Wittenberg History Journal Wins National Competition
Springfield, Ohio – Judged best in the nation for the combination of its scholarly merit, variety of papers, layout and design, and cover artistry, the Wittenberg University History Journal’s 2010 volume Commerce, Culture and Control: Interdisciplinary Approaches to the Past (Vol. 39) has received the Gerald D. Nash History Journal Prize from the Phi Alpha Theta (PAT) National History Honorary.
Members of the prize committee read all of the student history journals submitted by PAT chapters for consideration and award five prizes, including those provided by Wittenberg’s Gamma Zeta chapter. According to Professor of History Amy Livingstone, the 2009-2010 journal advisor, The Wittenberg History Journal had never been entered in the competition previously. It took first place in the 2010 “Chapters Without Graduate Degrees” competition, ahead of the University of Portland and Oklahoma Christian University.
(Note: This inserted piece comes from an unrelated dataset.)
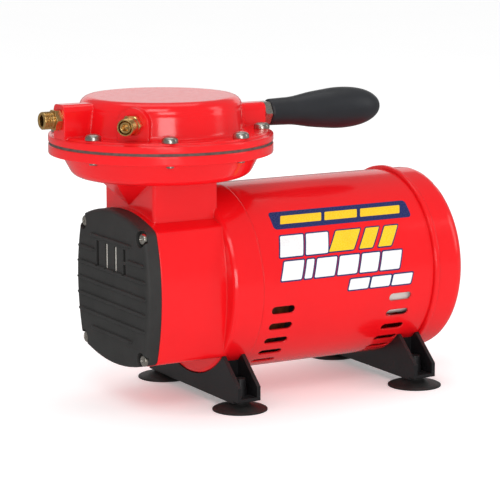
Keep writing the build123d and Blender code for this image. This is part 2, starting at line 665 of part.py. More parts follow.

“The students do not have to be history majors to submit their papers,” Livingstone said, “and the papers don’t have to be for history classes, just a course paper that relates to history. We had papers from an English major and two art majors in the journal.”
Class of 2010 editors for the volume included English major Whitney Yount from Harrison, Ohio, and Kaitlin Reber from Strongsville, Ohio. Class of 2011 junior editors included Charlotte Bauer from Avon Lake, Ohio; Hayley Brown from Chardon, Ohio; and Amy Walp from Springfield, Ohio.
Walp also contributed a paper, along with class of 2010 members Ruby Daily from South Charleston, Ohio; Gregory Harvey from St. Paris, Ohio; art major Rachel Sampson from East Aurora, N.Y.; art major Kara Blakley from Dayton, Ohio; and Kristen Miller from Lancaster, Ohio. Adam Matthews, class of 2011 from Pickerington, Ohio, and Abby Cengel, class of 2012 from Loveland, Ohio, also contributed to the journal.
It was Matthews’ first experience with the journal, and he credits Livingstone with giving him strong encouragement and support to submit his term paper for a methodology course, History 203. He plans to submit again this year.
“Seeing my work in a published form is extremely encouraging and has helped to further motivate me as I have taken on more serious workloads,” Matthews said. “I am currently applying to graduate school with hopes of eventually obtaining a Ph.D. in medieval history. I would like to one day hold a faculty position at an institution like Wittenberg.”
“The journal is extremely important to our department and the larger scholarly community at Witt. This has been evident in the journal’s role as a means to provide students with a way to have their success recognized early on in their careers at Wittenberg,” Matthews said. “In this way, it pushes students forward in a positive personal direction and provides a professional forum for students to interact with each other’s work and interests. The recognition our journal has received is further validation of the effectiveness of this element of our institution, and the dedication to our students to historical scholarship.”
Cengel is currently studying history at the University of York in England, where her classes focus on popular culture and The Hundred Years War in late medieval England. She is also a Pre-Modern and Ancient World Studies (PAST) minor.
“Last year was the first time I had submitted something for the history journal, and I do plan to submit at least one paper again this year,” Cengel said. “The paper was originally for my class ‘The Great War, History 203’ with Dr. Tammy Proctor, who encouraged me to submit it.”
Walp, a history major with a PAST minor, originally wrote her paper for a History 203 class, and she presented it at a PAT convention. Walp served as a junior editor last year and will be a senior editor in 2011 along with Bauer and Brown.
“A call for papers goes out at the end of fall semester with a deadline for submission in January. The editors, along with the faculty adviser, read all the submission, then discuss and vote on what papers are included,” Walp explained. “The submissions are blind; no names are on the papers, just numbers. If an editor submits a paper, they have no vote on whether that paper is submitted. We then copy-edit the chosen papers. All the images in the journal were original to the papers…the authors already added them.”
Walp transferred to Wittenberg from Clark State with an Associate of Arts degree with a concentration in history, and she is a member of PAT and Phi Theta Kappa, the national honor society for two-year colleges.
“It is an honor for the journal to receive this recognition,” she said. “I think it demonstrates the caliber of the history students at Wittenberg, as well as the excellence of the history department here.”
According to its website, PAT is “a professional society whose mission is to promote the study of history through the encouragement of research, good teaching, publication and the exchange of learning and ideas among historians. We seek to bring students, teachers and writers of history together for intellectual and social exchanges, which promote and assist historical research and publication by our members in a variety of ways.”
Phi Alpha Theta has grown to more than 839 chapters in 50 states, more than any other accredited four-year college honor society. The total number of initiates since its inception in 1921 is more than 350,000.